▶ _Data provided_:
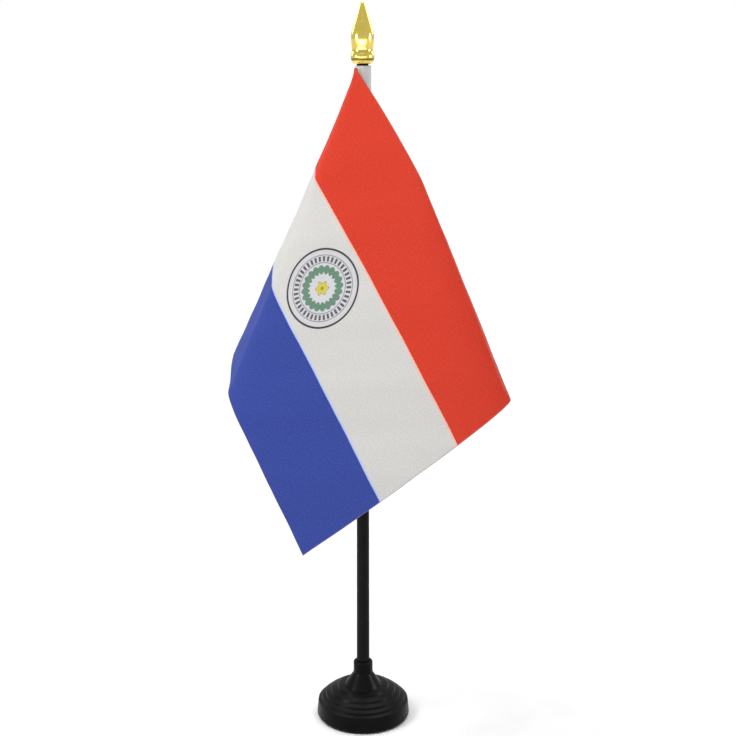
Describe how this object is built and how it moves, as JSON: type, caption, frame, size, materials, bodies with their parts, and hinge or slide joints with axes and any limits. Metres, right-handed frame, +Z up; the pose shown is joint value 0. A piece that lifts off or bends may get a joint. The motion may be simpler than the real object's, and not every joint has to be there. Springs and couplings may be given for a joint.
{
  "type": "desk flag stand",
  "caption": "Small table flag: a stepped round base holds a slim tapered pole with a spear finial and a draped cloth flag.",
  "frame": {"origin": "on the table, at the middle of the flat underside, on the pole's axis", "axes": "+Z up along the pole; -Y is the front, where the flag's right side is seen; +X to the right"},
  "size_m": [0.0937, 0.1085, 0.2691],
  "materials": {
    "base_plastic": "satin black moulding",
    "weight_steel": "plain plated steel, hidden",
    "pad_foam": "closed-cell foam, matt",
    "pole_plastic": "satin black",
    "finial_gold": "gold-plated, glossy",
    "sleeve_cloth": "white woven polyester",
    "flag_cloth": "red, white and blue printed polyester",
    "thread": "white polyester thread"
  },
  "bodies": {
    "base": {"base_shell": "base_plastic", "base_weight": "weight_steel", "base_pad": "pad_foam"},
    "pole": {"pole": "pole_plastic"},
    "finial": {"finial": "finial_gold"},
    "flag": {"hoist_sleeve": "sleeve_cloth", "flag_cloth": "flag_cloth", "hoist_stitching": "thread"}
  },
  "joints": [
    {"name": "pole_lift", "type": "slide", "parent": "base", "child": "pole", "axis": [0, 0, 1], "range_m": [0, 0.02]},
    {"name": "finial_pull", "type": "slide", "parent": "pole", "child": "finial", "axis": [0, 0, 1], "range_m": [0, 0.01]},
    {"name": "flag_swivel", "type": "hinge", "parent": "pole", "child": "flag", "pos_m": [0, 0, 0.2], "axis": [0, 0, 1], "continuous": true}
  ]
}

▶ _Task statement_: Copy all the lines, exactly.

▶ _Finished task_:
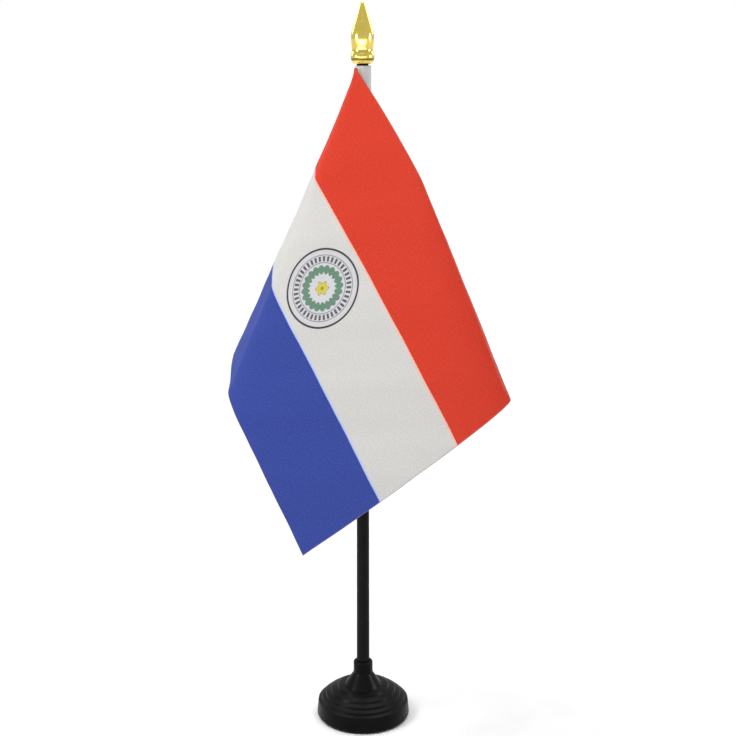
Describe how this object is built and how it moves, as JSON: type, caption, frame, size, materials, bodies with their parts, and hinge or slide joints with axes and any limits. Metres, right-handed frame, +Z up; the pose shown is joint value 0. A piece that lifts off or bends may get a joint. The motion may be simpler than the real object's, and not every joint has to be there. Springs and couplings may be given for a joint.
{
  "type": "desk flag stand",
  "caption": "Small table flag: a stepped round base holds a slim tapered pole with a spear finial and a draped cloth flag.",
  "frame": {"origin": "on the table, at the middle of the flat underside, on the pole's axis", "axes": "+Z up along the pole; -Y is the front, where the flag's right side is seen; +X to the right"},
  "size_m": [0.0937, 0.1085, 0.2691],
  "materials": {
    "base_plastic": "satin black moulding",
    "weight_steel": "plain plated steel, hidden",
    "pad_foam": "closed-cell foam, matt",
    "pole_plastic": "satin black",
    "finial_gold": "gold-plated, glossy",
    "sleeve_cloth": "white woven polyester",
    "flag_cloth": "red, white and blue printed polyester",
    "thread": "white polyester thread"
  },
  "bodies": {
    "base": {"base_shell": "base_plastic", "base_weight": "weight_steel", "base_pad": "pad_foam"},
    "pole": {"pole": "pole_plastic"},
    "finial": {"finial": "finial_gold"},
    "flag": {"hoist_sleeve": "sleeve_cloth", "flag_cloth": "flag_cloth", "hoist_stitching": "thread"}
  },
  "joints": [
    {"name": "pole_lift", "type": "slide", "parent": "base", "child": "pole", "axis": [0, 0, 1], "range_m": [0, 0.02]},
    {"name": "finial_pull", "type": "slide", "parent": "pole", "child": "finial", "axis": [0, 0, 1], "range_m": [0, 0.01]},
    {"name": "flag_swivel", "type": "hinge", "parent": "pole", "child": "flag", "pos_m": [0, 0, 0.2], "axis": [0, 0, 1], "continuous": true}
  ]
}